![Il pugno degli Usa sul procuratore Cpi anti Netanyahu. "Ingresso vietato"](https://img.ilgcdn.com/sites/default/files/styles/xl/public/foto/2025/02/14/1739510780-23126061-large.jpg?_=1739510780)
Dopo l'ordine esecutivo firmato la scorsa settimana da Donald Trump con cui ha imposto sanzioni alla Corte penale internazionale, entrano in vigore le misure contro i giudici dell'Aia e il primo ad essere colpito è il procuratore capo Karim Khan.
Il Dipartimento del tesoro americano ha infatti pubblicato la sanzione nei confronti di Khan che, come anche la sua famiglia, non potrà più entrare negli Stati Uniti e saranno congelati i beni che possiede negli Usa. L'amministrazione americana ha inoltre spiegato che le sanzioni mirano a contrastare qualsiasi tentativo della Cpi di esercitare la propria giurisdizione su cittadini americani e alleati senza il loro consenso. Occorre capire quali ripercussioni diplomatiche ci saranno e come la Corte risponderà alle sanzioni, di certo Trump è determinato ad andare avanti nel suo scontro con i giudici dell'Aia.
La decisione del presidente americano nasce in segno di rappresaglia per l'inchiesta condotta dalla Corte penale nei confronti del premier israeliano Benjamin Netanyahu accusato, insieme al suo ex ministro della Difesa Yoav Gallant, di crimini di guerra e su cui spicca un mandato di arresto della Cpi.
La decisione aveva scaturito una dura reazione diplomatica da parte di Israele in particolare perché metteva sullo stesso piano Netanyahu e alcuni leader del gruppo terroristico di Hamas. Proprio Netanyahu nelle settimane passate ha incontrato Trump nel suo viaggio negli Stati Uniti e il presidente americano ha garantito tutto il proprio sostegno a Israele. Così, il 6 febbraio, ha firmato un ordine esecutivo imponendo sanzioni contro la Cpi e accusando la Corte di «azioni illegittime e infondate contro l'America e il nostro stretto alleato, Israele».
In risposta 79 paesi membri della corte hanno siglato una dichiarazione congiunta a difesa dell'Aia sostenendo che le sanzioni di Trump «comprometterebbero gravemente tutte le situazioni attualmente sotto inchiesta, poiché la Corte potrebbe dover chiudere i suoi uffici sul campo» oltre ad «aumentare il rischio di impunità per i crimini più gravi e minacciare di erodere lo stato di diritto internazionale». Anche Ursula Von der Leyen si è schierata a favore della Cpi dichiarando che «La Cpi garantisce la responsabilità per i crimini internazionali e dà voce alle vittime in tutto il mondo. Deve poter perseguire liberamente la lotta contro l'impunità globale».

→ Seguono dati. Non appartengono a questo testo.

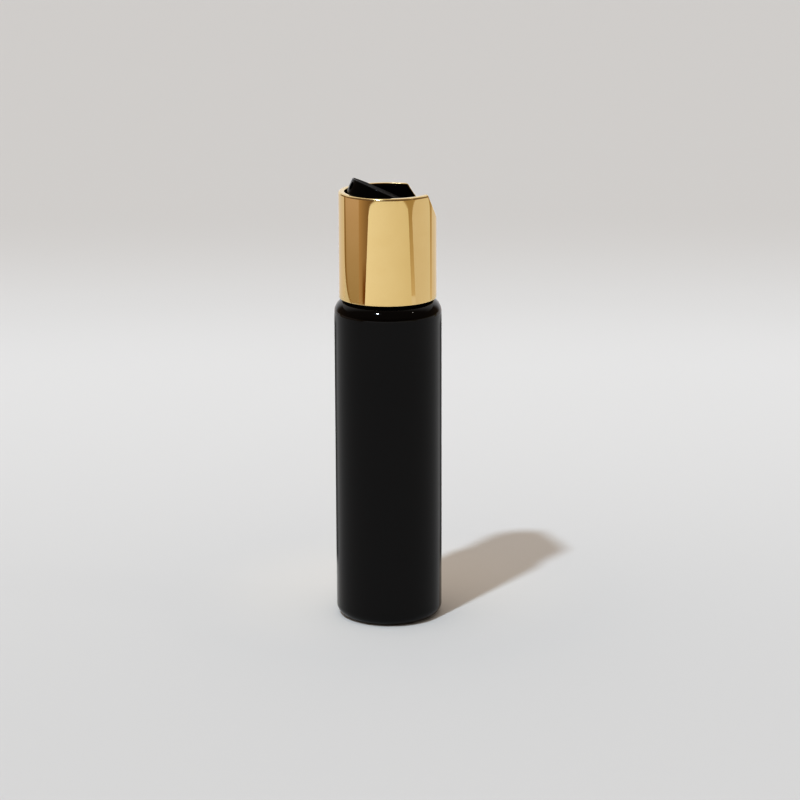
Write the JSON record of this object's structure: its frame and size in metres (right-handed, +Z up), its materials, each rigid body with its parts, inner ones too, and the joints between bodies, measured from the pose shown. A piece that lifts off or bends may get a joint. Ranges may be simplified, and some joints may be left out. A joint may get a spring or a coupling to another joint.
{
  "type": "disc top bottle",
  "caption": "Slim cylinder bottle with a flat shoulder, a tall metal-shelled screw closure and a rocking disc that tips open to pour.",
  "frame": {"origin": "centre of the base, on the plane of the standing ring", "axes": "+Z up along the bottle axis, -X towards the disc's spout, +X towards the finger scoop, Y along the disc's trunnions"},
  "size_m": [0.0318, 0.0318, 0.1333],
  "materials": {
    "black_pet": "gloss, blow moulded",
    "black_polypropylene": "satin gloss, injection moulded",
    "gold_anodised_aluminium": "bright dipped, gold anodised",
    "liner_foam": "foam"
  },
  "bodies": {
    "bottle": {"bottle": "black_pet"},
    "liner": {"sealing_liner": "liner_foam"},
    "closure": {"cap_body": "black_polypropylene", "cap_shell": "gold_anodised_aluminium"},
    "disc": {"press_disc": "black_polypropylene"}
  },
  "joints": [
    {"name": "cap_lift", "type": "slide", "parent": "bottle", "child": "liner", "axis": [0, 0, 1], "range_m": [0, 0.01905]},
    {"name": "cap_turn", "type": "hinge", "parent": "liner", "child": "closure", "pos_m": [0, 0, 0.1138], "axis": [0, 0, 1], "range_deg": [0, 2160]},
    {"name": "disc_tilt", "type": "hinge", "parent": "closure", "child": "disc", "pos_m": [-0.0023, 0, 0.1265], "axis": [0, -1, 0], "range_deg": [0, 25.1]}
  ],
  "couplings": [
    {"joint": "cap_lift", "follows": "cap_turn", "m_per_rad": 0.00050531}
  ]
}
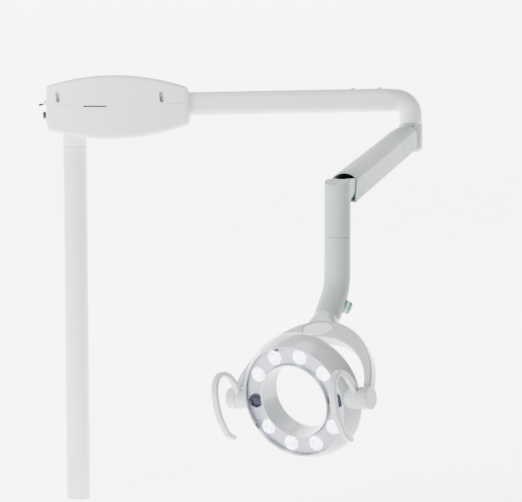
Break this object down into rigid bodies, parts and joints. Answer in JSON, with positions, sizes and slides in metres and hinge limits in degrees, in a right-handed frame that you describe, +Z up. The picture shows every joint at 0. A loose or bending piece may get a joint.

Tra i firmatari del documento non figura però l'Italia che è finita al centro di una disputa proprio con la Cpi per il caso Almasri. La corte aveva infatti spiccato un mandato di arresto nei confronti del libico nel momento in cui era entrato in Italia nonostante si trovasse già da giorni in Europa, una circostanza ancora non chiarita. In seguito alla decisione di rimpatriare Almasri, la Corte ha poi chiesto chiarimenti al governo italiano che è stato anche denunciato all'Aia.
A destare qualche perplessità è il profilo di Karim Khan, avvocato britannico con padre pakistano e madre inglese, che, prima di diventare procuratore capo della Corte penale internazionale il 12 febbraio 2021, ha una lunga carriera da avvocato alle spalle. In questa veste ha difeso l'ex dittatore liberiano Charles Taylor, il presidente keniota William Ruto e il ribelle sudanese Bahe Idriss Abu Garda. Tra i suoi clienti spicca Saif al-Islam Gheddafi, il figlio di Mu'ammar Gheddafi, accusato proprio dalla Corte penale internazionale. Catturato dalle milizie libiche nel 2011, Gheddafi Jr.
era stato condannato alla pena di morte nel 2015 dai giudici dell'Aia, salvo poi essere graziato l'anno successivo dopo un'amnistia. Solo pochi anni dopo, da difensore di criminali, Khan è diventato grande accusatore di capi di governo come Benjamin Netanyahu, un curioso percorso professionale.